There are so many dudes like that out here; it's hard to call. The one homey, Dirty Scott, that fool is a charger. He's an older dude, but people don't know about him. There are so many underground rippers that are up here that don't care. They aren't out for getting sponsored or turning pro or whatever.

It seems like Portland is a big city for that, people who skate just because they love it and don't care about going somewhere with it.
Straight up. To a T. That's what I knew. I didn't really know about getting sponsored, but people started coming to me and I was like, 'All right, I'll mess with that.' But, it's a good thing. It's a lot like that out here.

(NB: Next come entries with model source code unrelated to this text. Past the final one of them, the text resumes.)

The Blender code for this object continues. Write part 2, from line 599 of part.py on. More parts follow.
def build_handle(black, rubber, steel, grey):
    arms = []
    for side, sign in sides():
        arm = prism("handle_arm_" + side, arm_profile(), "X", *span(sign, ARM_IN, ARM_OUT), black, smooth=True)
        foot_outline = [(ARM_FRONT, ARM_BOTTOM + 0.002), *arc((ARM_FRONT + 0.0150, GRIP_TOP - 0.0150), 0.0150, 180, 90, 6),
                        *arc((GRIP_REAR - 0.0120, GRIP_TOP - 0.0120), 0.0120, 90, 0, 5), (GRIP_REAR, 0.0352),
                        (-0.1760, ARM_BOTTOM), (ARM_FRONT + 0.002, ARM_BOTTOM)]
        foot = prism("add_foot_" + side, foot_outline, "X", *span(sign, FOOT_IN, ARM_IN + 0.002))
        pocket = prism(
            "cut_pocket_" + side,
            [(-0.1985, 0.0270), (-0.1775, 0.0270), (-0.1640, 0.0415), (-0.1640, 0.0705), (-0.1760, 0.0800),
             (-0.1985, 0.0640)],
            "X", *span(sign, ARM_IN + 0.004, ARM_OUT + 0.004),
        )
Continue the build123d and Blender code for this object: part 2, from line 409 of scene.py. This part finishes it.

So, when you were coming up, did you ever think that this is what you wanted—that you wanted to be pro?
Nah, dude. I guess in the back of my mind I was thinking that would be ideal—just to skateboard and get paid. But in my mind I never really set out to make that my destination, it just kind of happened. I'd still be skateboarding if I wasn't making money.

It's just not something that you'd turn down.
I don't think anybody would. If someone comes to you and says, 'We want to pay you for something you're going to do anyway,' of course you're going to do it. But it gets tricky with politics and contracts and all that.

Does that kind of stuff bum you out?
Yeah, it's all dumb. I just like to skate. That stuff gets in the way; it can make a situation unhealthy. But, it's like, you gotta take the bad with the good.

Looking back at some of your video parts, you seem to have a lot of creativity in your skating that other skaters don't have. Do you think that's something that is missing in skateboarding right now?
People are pretty creative, but maybe not at the same time. People don't think about it. I don't know the formula. I don't know how I do what I do. I just skate. Like, if I do something I like, I guess I like it, but I'm kind of oblivious to it.

Do you read skate magazines, watch videos and pay attention to what other people are doing?
Not as much as probably a lot of people out there. I'm not really that interested, so I leave it alone. Skateboarding is cool, but there is life outside of skateboarding, too.